Insider Trading in the Clinical Trial Setting


  • Allan Horwich
  • Crista M. Brawley



The Securities and Exchange Commission’s enforcement agenda regularly includes charges of trading based on material nonpublic information about a clinical drug trial conducted to obtain FDA approval to market a new drug. Almost half of the recent cases have been accompanied by a criminal indictment. In an academic setting, researchers and those who advise them, unlike employees of public companies, are not generally given training about the risks of securities trading. Recent developments in the law might be applied in connection with clinical trial information in ways that would not have been foreseen until recently. It is time for a comprehensive analysis of how the law of insider trading may be applied to the important endeavor of clinical drug trials. Clinical trials should not be sullied by conflicts created by unlawful trading. This Article begins with the basic principles of insider trading, followed by a summary of how clinical trials are conducted and regulated. It then turns to the ways in which nonpublic information material to the stock price of the sponsor of the trial might be used to trade or tip. The analysis that follows identifies a number of situations where use or disclosure of material nonpublic information about a trial could be unlawful.
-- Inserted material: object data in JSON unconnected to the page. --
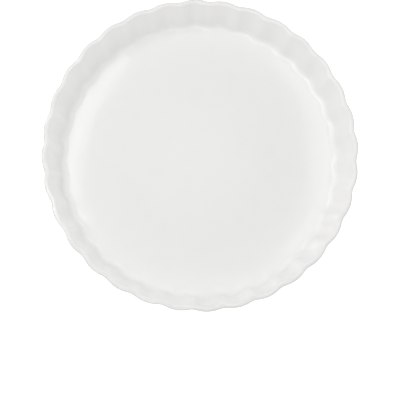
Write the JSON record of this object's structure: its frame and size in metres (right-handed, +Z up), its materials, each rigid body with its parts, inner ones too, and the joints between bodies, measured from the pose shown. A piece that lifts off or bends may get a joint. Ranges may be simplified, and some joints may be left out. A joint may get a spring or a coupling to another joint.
{
  "type": "fluted quiche dish",
  "caption": "Round white glazed porcelain quiche dish: low outward-sloping fluted wall, rounded rim, flat floor and a bare foot ring underneath.",
  "frame": {"origin": "middle of the plane that the foot ring stands on, on the dish's axis", "axes": "+Z up along the dish's axis, out of its open top; +X through the crest of one flute"},
  "size_m": [0.299, 0.299, 0.0415],
  "materials": {
    "bare_porcelain": "matt bare fired porcelain",
    "glaze": "glossy clear glaze over white porcelain"
  },
  "bodies": {
    "root": {"porcelain_body": "bare_porcelain", "glaze_coat": "glaze", "underside_glaze": "glaze"}
  },
  "joints": []
}
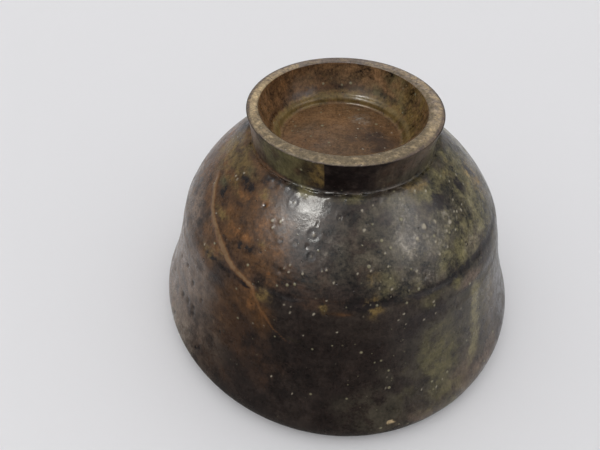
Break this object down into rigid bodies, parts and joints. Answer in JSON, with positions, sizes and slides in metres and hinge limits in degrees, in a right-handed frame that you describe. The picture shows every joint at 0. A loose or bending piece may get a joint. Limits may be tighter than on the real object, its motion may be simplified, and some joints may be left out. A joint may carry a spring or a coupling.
{
  "type": "tea bowl",
  "caption": "Black-glazed stoneware tea bowl standing mouth down, with a flared thrown wall, a trimmed shoulder and a foot ring round a stepped well.",
  "frame": {"origin": "centre of the circle that the lip stands on, at the bottom of the object as it is pictured", "axes": "+Z along the bowl's axis, from the lip to the foot ring's resting face; turn the bowl over to use it"},
  "size_m": [0.1234, 0.1225, 0.08],
  "materials": {
    "bare_clay": "matt, fired, worn and stained",
    "black_glaze": "gloss, pitted, breaking to rust and olive",
    "brown_glaze": "gloss, thin, red brown to olive"
  },
  "bodies": {
    "root": {"clay_wall": "bare_clay", "foot_ring": "bare_clay", "outside_glaze": "black_glaze", "inside_glaze": "black_glaze", "foot_ring_glaze": "black_glaze", "foot_well_glaze": "brown_glaze"}
  },
  "joints": []
}
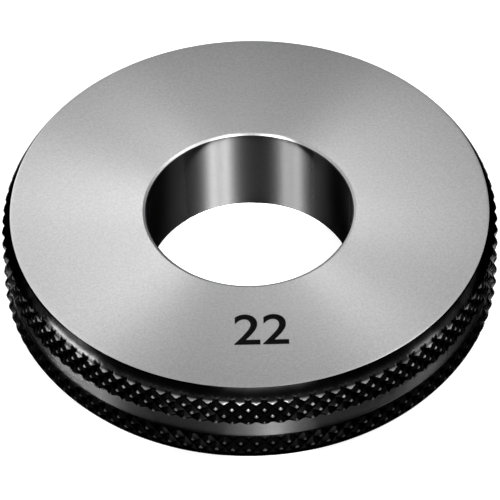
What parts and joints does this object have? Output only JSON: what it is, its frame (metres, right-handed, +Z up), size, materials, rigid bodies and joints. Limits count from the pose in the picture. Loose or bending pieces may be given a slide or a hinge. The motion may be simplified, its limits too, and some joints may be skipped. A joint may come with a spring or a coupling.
{
  "type": "plain ring gauge",
  "caption": "Plain ring gauge: a thick steel ring with a smooth ground bore, a diamond-knurled rim with rounded edges, and a plain groove turned round the rim.",
  "frame": {"origin": "centre of the bottom face, on the bore's axis", "axes": "+Z up along the bore's axis; -Y towards the side that the picture shows nearest"},
  "size_m": [0.053, 0.053, 0.0108],
  "materials": {
    "gauge_steel": "fine-ground faces and lapped bore, blackened knurled rim"
  },
  "bodies": {
    "root": {"gauge_ring": "gauge_steel"}
  },
  "joints": []
}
Employees of sponsors of the trial, clinical investigators, and even the subjectsparticipating in a trial could run afoul of the prohibition on insider trading, such as when information has been used in breach of a confidentiality agreement or exchanged between an investigator and a trial participant, exchanged among trial participants, gleaned from attending medical conferences, and obtained in other settings specific to this industry. Presenting the full potential reach of the law facilitates taking steps to avoid violating the law. The analysis demonstrates that anyone involved in a clinical drug trial must be attuned to the risks of misusing material nonpublic information, including in scenarios not yet pursued by the SEC. By understanding the potential reach of the law, those involved in or who learn information about a specific trial can take steps to avoid or minimize the risk of liability. The Article concludes with recommendations to achieve this end. The Article thus presents a complete case study of an industry-specific application of insider trading law, with recommendations that can be applied to other industries.